*Problem statement*:
Within the entries below, find the portion that opens with the line containing "Reconstruct the object" and closes with the line containing "ZIP_STOP_LENGTH = 0.0030". Retype that portion exactly and only.

● ● ● ● ● ● ●

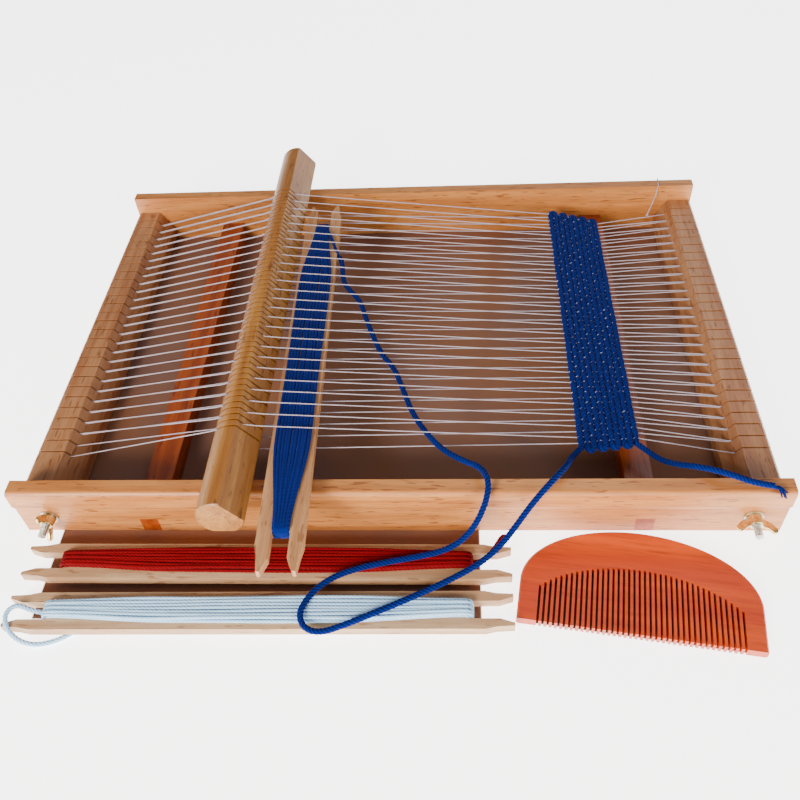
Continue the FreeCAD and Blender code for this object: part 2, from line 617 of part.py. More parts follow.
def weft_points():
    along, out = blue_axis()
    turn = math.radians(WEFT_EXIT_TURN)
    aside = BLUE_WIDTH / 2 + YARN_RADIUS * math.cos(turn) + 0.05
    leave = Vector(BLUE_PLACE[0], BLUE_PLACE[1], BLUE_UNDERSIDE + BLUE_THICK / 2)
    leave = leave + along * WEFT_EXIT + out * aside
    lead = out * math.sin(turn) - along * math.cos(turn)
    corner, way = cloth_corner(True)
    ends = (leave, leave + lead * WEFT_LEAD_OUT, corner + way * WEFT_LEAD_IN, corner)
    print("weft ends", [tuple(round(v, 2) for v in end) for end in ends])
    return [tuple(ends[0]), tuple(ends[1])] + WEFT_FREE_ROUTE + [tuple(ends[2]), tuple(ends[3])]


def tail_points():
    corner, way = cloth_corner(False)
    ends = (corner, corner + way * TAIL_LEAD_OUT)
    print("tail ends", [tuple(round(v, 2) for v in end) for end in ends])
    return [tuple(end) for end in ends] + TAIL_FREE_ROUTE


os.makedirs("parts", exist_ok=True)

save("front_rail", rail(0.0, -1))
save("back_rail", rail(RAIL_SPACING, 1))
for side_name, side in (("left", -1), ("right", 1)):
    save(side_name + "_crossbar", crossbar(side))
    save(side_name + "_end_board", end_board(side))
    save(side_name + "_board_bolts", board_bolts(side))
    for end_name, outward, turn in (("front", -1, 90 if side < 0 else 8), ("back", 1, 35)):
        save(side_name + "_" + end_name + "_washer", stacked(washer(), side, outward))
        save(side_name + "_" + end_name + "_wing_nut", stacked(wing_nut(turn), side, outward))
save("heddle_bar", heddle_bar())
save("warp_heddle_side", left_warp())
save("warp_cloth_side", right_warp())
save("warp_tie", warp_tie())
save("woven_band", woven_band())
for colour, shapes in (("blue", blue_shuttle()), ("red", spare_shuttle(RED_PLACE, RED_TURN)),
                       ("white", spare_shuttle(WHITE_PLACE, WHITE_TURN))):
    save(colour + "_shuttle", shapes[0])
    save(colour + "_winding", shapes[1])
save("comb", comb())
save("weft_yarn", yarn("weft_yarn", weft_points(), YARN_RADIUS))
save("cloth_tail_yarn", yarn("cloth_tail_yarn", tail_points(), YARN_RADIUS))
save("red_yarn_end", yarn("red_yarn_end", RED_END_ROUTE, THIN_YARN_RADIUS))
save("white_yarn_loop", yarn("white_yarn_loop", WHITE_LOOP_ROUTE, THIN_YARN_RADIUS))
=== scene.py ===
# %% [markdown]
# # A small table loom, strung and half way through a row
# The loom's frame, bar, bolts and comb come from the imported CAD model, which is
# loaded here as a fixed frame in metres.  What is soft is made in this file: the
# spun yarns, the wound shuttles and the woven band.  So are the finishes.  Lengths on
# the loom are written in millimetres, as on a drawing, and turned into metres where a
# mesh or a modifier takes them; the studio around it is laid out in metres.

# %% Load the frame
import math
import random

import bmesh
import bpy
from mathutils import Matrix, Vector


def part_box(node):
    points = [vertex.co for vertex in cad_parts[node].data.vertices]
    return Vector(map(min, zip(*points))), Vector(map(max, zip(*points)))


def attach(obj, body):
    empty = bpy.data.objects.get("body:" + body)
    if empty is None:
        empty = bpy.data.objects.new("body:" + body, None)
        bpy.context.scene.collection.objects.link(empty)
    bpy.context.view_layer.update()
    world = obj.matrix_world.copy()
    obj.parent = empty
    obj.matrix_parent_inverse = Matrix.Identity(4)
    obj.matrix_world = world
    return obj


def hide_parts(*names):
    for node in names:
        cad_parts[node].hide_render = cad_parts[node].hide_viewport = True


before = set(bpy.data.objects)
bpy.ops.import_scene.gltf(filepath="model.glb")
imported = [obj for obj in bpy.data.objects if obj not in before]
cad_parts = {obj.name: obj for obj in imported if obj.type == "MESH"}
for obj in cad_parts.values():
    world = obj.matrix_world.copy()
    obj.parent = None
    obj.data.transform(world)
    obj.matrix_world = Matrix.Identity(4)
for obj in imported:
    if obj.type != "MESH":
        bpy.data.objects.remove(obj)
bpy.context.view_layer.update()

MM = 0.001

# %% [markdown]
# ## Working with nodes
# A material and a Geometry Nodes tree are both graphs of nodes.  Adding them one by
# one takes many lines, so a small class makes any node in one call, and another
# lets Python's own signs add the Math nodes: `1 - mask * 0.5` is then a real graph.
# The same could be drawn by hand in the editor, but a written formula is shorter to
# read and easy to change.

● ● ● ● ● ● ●

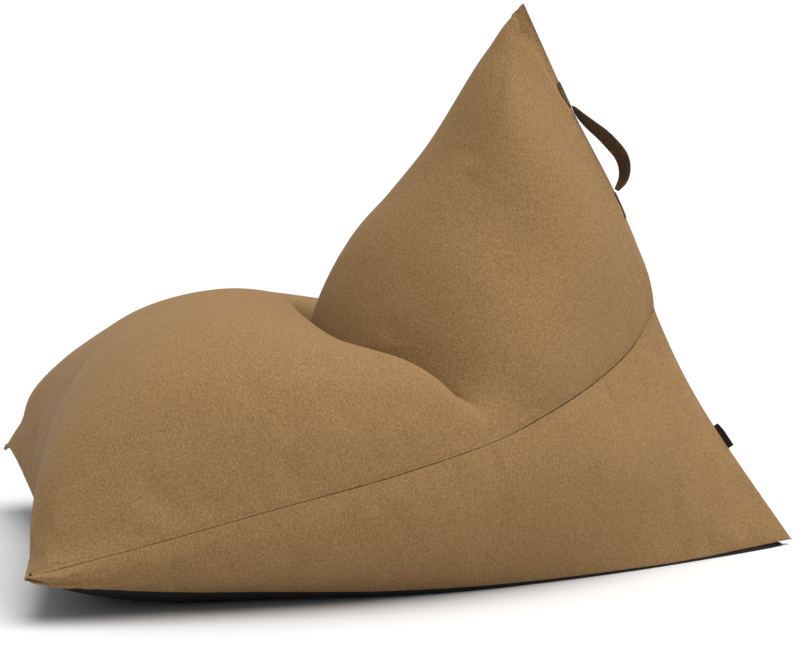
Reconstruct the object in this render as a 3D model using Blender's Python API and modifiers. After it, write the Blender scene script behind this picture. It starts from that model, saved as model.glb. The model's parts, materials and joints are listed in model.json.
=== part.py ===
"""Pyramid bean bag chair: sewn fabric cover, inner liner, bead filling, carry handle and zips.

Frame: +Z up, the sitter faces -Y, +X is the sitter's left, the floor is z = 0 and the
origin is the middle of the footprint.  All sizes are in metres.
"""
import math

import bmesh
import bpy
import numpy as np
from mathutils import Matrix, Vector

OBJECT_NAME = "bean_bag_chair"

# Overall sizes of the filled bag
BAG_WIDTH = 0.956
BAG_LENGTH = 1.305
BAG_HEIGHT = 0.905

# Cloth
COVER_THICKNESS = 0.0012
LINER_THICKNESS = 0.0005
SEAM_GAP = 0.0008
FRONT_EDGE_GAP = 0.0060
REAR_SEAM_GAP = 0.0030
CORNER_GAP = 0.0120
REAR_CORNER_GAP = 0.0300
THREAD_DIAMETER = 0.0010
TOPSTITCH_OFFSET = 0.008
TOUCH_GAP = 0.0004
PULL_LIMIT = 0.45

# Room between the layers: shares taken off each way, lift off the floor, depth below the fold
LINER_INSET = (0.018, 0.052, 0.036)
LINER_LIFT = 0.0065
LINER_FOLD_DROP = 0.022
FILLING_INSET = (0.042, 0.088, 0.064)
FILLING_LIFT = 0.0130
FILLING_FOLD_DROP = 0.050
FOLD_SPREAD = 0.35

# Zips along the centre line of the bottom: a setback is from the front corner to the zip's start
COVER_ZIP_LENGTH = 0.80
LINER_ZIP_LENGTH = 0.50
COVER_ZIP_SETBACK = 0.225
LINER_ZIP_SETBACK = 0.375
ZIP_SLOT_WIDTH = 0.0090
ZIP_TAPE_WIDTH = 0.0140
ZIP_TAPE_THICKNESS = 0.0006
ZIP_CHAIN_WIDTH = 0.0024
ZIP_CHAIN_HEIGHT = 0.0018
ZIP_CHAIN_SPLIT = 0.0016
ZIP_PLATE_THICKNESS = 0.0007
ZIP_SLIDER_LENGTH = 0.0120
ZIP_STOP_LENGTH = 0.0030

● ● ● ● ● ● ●

*The output*:
Reconstruct the object in this render as a 3D model using Blender's Python API and modifiers. After it, write the Blender scene script behind this picture. It starts from that model, saved as model.glb. The model's parts, materials and joints are listed in model.json.
=== part.py ===
"""Pyramid bean bag chair: sewn fabric cover, inner liner, bead filling, carry handle and zips.

Frame: +Z up, the sitter faces -Y, +X is the sitter's left, the floor is z = 0 and the
origin is the middle of the footprint.  All sizes are in metres.
"""
import math

import bmesh
import bpy
import numpy as np
from mathutils import Matrix, Vector

OBJECT_NAME = "bean_bag_chair"

# Overall sizes of the filled bag
BAG_WIDTH = 0.956
BAG_LENGTH = 1.305
BAG_HEIGHT = 0.905

# Cloth
COVER_THICKNESS = 0.0012
LINER_THICKNESS = 0.0005
SEAM_GAP = 0.0008
FRONT_EDGE_GAP = 0.0060
REAR_SEAM_GAP = 0.0030
CORNER_GAP = 0.0120
REAR_CORNER_GAP = 0.0300
THREAD_DIAMETER = 0.0010
TOPSTITCH_OFFSET = 0.008
TOUCH_GAP = 0.0004
PULL_LIMIT = 0.45

# Room between the layers: shares taken off each way, lift off the floor, depth below the fold
LINER_INSET = (0.018, 0.052, 0.036)
LINER_LIFT = 0.0065
LINER_FOLD_DROP = 0.022
FILLING_INSET = (0.042, 0.088, 0.064)
FILLING_LIFT = 0.0130
FILLING_FOLD_DROP = 0.050
FOLD_SPREAD = 0.35

# Zips along the centre line of the bottom: a setback is from the front corner to the zip's start
COVER_ZIP_LENGTH = 0.80
LINER_ZIP_LENGTH = 0.50
COVER_ZIP_SETBACK = 0.225
LINER_ZIP_SETBACK = 0.375
ZIP_SLOT_WIDTH = 0.0090
ZIP_TAPE_WIDTH = 0.0140
ZIP_TAPE_THICKNESS = 0.0006
ZIP_CHAIN_WIDTH = 0.0024
ZIP_CHAIN_HEIGHT = 0.0018
ZIP_CHAIN_SPLIT = 0.0016
ZIP_PLATE_THICKNESS = 0.0007
ZIP_SLIDER_LENGTH = 0.0120
ZIP_STOP_LENGTH = 0.0030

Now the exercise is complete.